The surprising disclosure in the official media of something that has quietly taken place in the past (ethanol poisoning), could be due to several interrelated factors: suitability to meet the Government’s angle to provide informative coverage about the “fight against corruption”, interest in offering an image of a government sensitive to what happens in society, showing the purported effectiveness of health institutions and of the internal agenda in facing such adversities and taking advantage of the events making a point as a moral lesson, among other motives that I’m sure escape me.

Of course, news like this will always be disclosed in the press, in addition to second or third intentions relating to policy junctures and strategies of the government, only that it would be much more effective to delve into the essence of the matter and not only in its external and immediate effect, because what is at stake here is not simply a case of unscrupulous people who peddle toxic substances for the consumption of certain groups of individuals from disadvantaged sectors of society, but from the combination of many evils of the Cuban reality, expressed in a situation in which authorities and official media are also jointly responsible.

The event that took place in a Havana neighborhood places us at the tip of the iceberg of the widespread crisis of an economic downturn, the failure of our utopia, hopelessness, loss of values and the absence of perspective. The overall decaying of the system is authenticated in all areas and levels of national life, and it far exceeds the government’s ability to address the crisis. It is the metastasis of the terminally ill “model”, unable to cure the nation’s moral damage.

This time, there was the combination of rampant corruption, widespread alcohol addiction and low purchasing power of the poorest sectors of the population, all factors that contribute to the trafficking of various toxic substances, as well as other commodities, just as bad or even more macabre, such as the well-known case a few months ago of trafficking in human fat tissue stolen from corpses at the Guanabacoa Crematorium, marketed as edible fat in the illegal market, or of the sale of the meat of stolen lab animals, carriers of various diseases. Only Cuba’s deteriorated conditions, or in societies as distorted as ours could similar events take place.

The illegal trade of alcohol is widespread in the Island’s capital. Almost all neighborhoods have one or several of these dealers, from both clandestine stills and from theft of the legal networks of stores and warehouses. Cuban wit has dubbed these concoctions with different names which, in the way of the marginal language, translate into the effects of their ingestion: mofuco, tiger’s laughter, man and earth, train’s spark and the like.
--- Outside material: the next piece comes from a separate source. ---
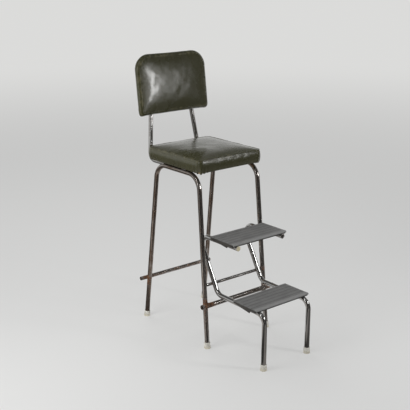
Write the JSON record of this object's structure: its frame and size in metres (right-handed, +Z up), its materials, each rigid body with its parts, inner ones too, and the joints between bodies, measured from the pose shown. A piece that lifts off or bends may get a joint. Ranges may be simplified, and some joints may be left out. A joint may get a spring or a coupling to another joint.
{
  "type": "folding step stool chair",
  "caption": "Bar-height tubular step stool chair with a padded vinyl seat and back, and a ribbed-tread step unit that swings up and folds away under the seat.",
  "frame": {"origin": "on the floor, in the middle of the footprint with the steps down", "axes": "+Z up, -Y towards the steps and the way the sitter faces, +X towards the right of someone who faces the seat from the steps"},
  "size_m": [0.3772, 0.7496, 1.1096],
  "materials": {
    "chrome_tube": "worn polished chrome plate, lightly rusted at the welds",
    "tip_rubber": "off-white matt rubber",
    "plain_steel": "dull zinc-plated steel",
    "plywood": "raw plywood",
    "hardboard": "hardboard covered in dark vinyl",
    "vinyl": "glossy dark olive vinyl over foam",
    "tread_paint": "dark semi-gloss paint",
    "tread_rubber": "grey ribbed rubber",
    "plug_plastic": "cream moulded plastic"
  },
  "bodies": {
    "frame": {"left_side_frame": "chrome_tube", "right_side_frame": "chrome_tube", "front_crossbar": "chrome_tube", "rear_crossbar": "chrome_tube", "front_left_tip": "tip_rubber", "front_right_tip": "tip_rubber", "rear_left_tip": "tip_rubber", "rear_right_tip": "tip_rubber", "front_seat_strap": "plain_steel", "rear_seat_strap": "plain_steel", "seat_board": "plywood", "seat_cushion": "vinyl", "seat_screw_front_left": "plain_steel", "seat_screw_front_right": "plain_steel", "seat_screw_rear_left": "plain_steel", "seat_screw_rear_right": "plain_steel", "left_back_post": "chrome_tube", "right_back_post": "chrome_tube", "back_post_bolt_front_left": "plain_steel", "back_post_bolt_front_right": "plain_steel", "back_post_bolt_rear_left": "plain_steel", "back_post_bolt_rear_right": "plain_steel", "backrest_back_panel": "hardboard", "backrest_board": "plywood", "backrest_cushion": "vinyl", "backrest_screw_lower_left": "plain_steel", "backrest_screw_lower_right": "plain_steel", "backrest_screw_upper_left": "plain_steel", "backrest_screw_upper_right": "plain_steel"},
    "steps": {"left_step_tube": "chrome_tube", "right_step_tube": "chrome_tube", "left_step_tip": "tip_rubber", "right_step_tip": "tip_rubber", "step_pivot_rod": "chrome_tube", "upper_tread_pan": "tread_paint", "upper_tread_mat": "tread_rubber", "lower_tread_pan": "tread_paint", "lower_tread_mat": "tread_rubber", "left_tube_plug": "plug_plastic"}
  },
  "joints": [
    {"name": "steps_fold", "type": "hinge", "parent": "frame", "child": "steps", "pos_m": [0, -0.06042, 0.2545], "axis": [-1, 0, 0], "range_deg": [0, 165]}
  ]
}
Though Trafficking and consumption have always existed, they have proliferated since the 1990s’ crisis, when even the ration card, unable to keep up the hefty subsidies of the previous years, guaranteed a monthly quota of rum for each family nucleus.

Alcohol affects memory
That’s why few Cubans remember the weekly meetings of the leaders of the Communist Party and the Popular Power, televised every Tuesday, which the people dubbed “Meeting of the Fatsos” because of the participants’ glowing looks, in contrast to those of the hungry and emaciated population. In one of the reunions the then First Secretary of the Provincial Committee of the Cuban Communist Party, Jorge Lezcano, cynically stated that what the population could not lack was rum. Alcohol consumption was, therefore, an official policy aimed at dulling people’s thinking: alcohol to forget our frustrations in the midst of the worst shortages in the last century of Cuban history.
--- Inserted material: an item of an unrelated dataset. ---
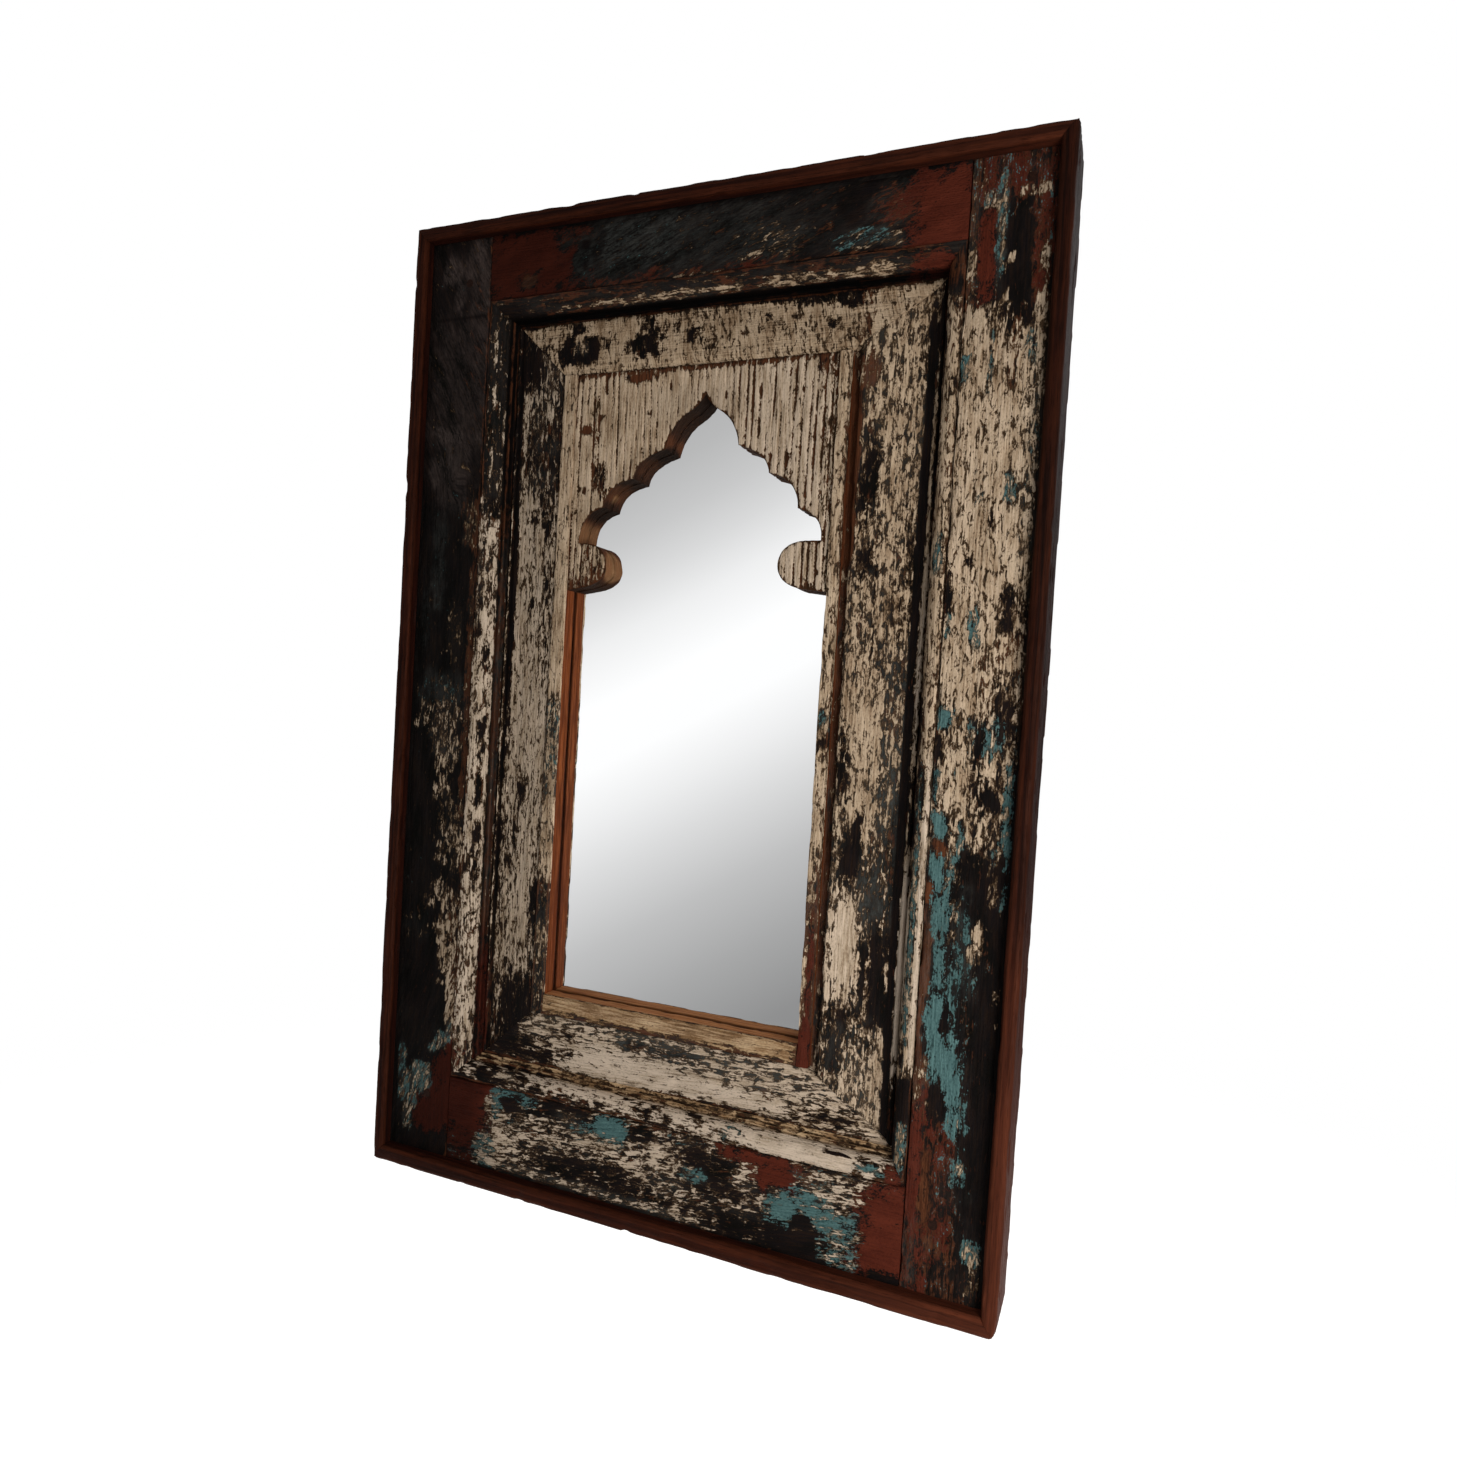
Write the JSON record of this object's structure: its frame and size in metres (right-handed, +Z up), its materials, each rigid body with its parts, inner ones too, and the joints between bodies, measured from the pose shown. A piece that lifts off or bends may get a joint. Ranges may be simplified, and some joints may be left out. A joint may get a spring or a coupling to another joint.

Social expectations have not improved with the passing of the years, and alcohol consumption has increased at the same time as the average age for its consumption has  significantly decreased.  In a country where there are more frustrations than expectations, it is not surprising that alcoholism has reached truly alarming levels

For now, the case of La Lisa drunks is already out of the media, and it will soon be forgotten among ethyl vapors and other essentials. We don’t know if the cuckolds and abused ones du jour will be the surviving victims and, as such, will be charged with the crime of receiving. It may be that workers who stole methyl alcohol from a warehouse owned by the State and those responsible for the management and administration thereof will be the scapegoats more severely punished this time.  Responsibility will be refined only to a reasonable level.  At any rate, everyone will again drink whatever they can and the saga of unlawfulness will continue its unstoppable march, while the chief culprits of such disastrous events will go on, unpunished.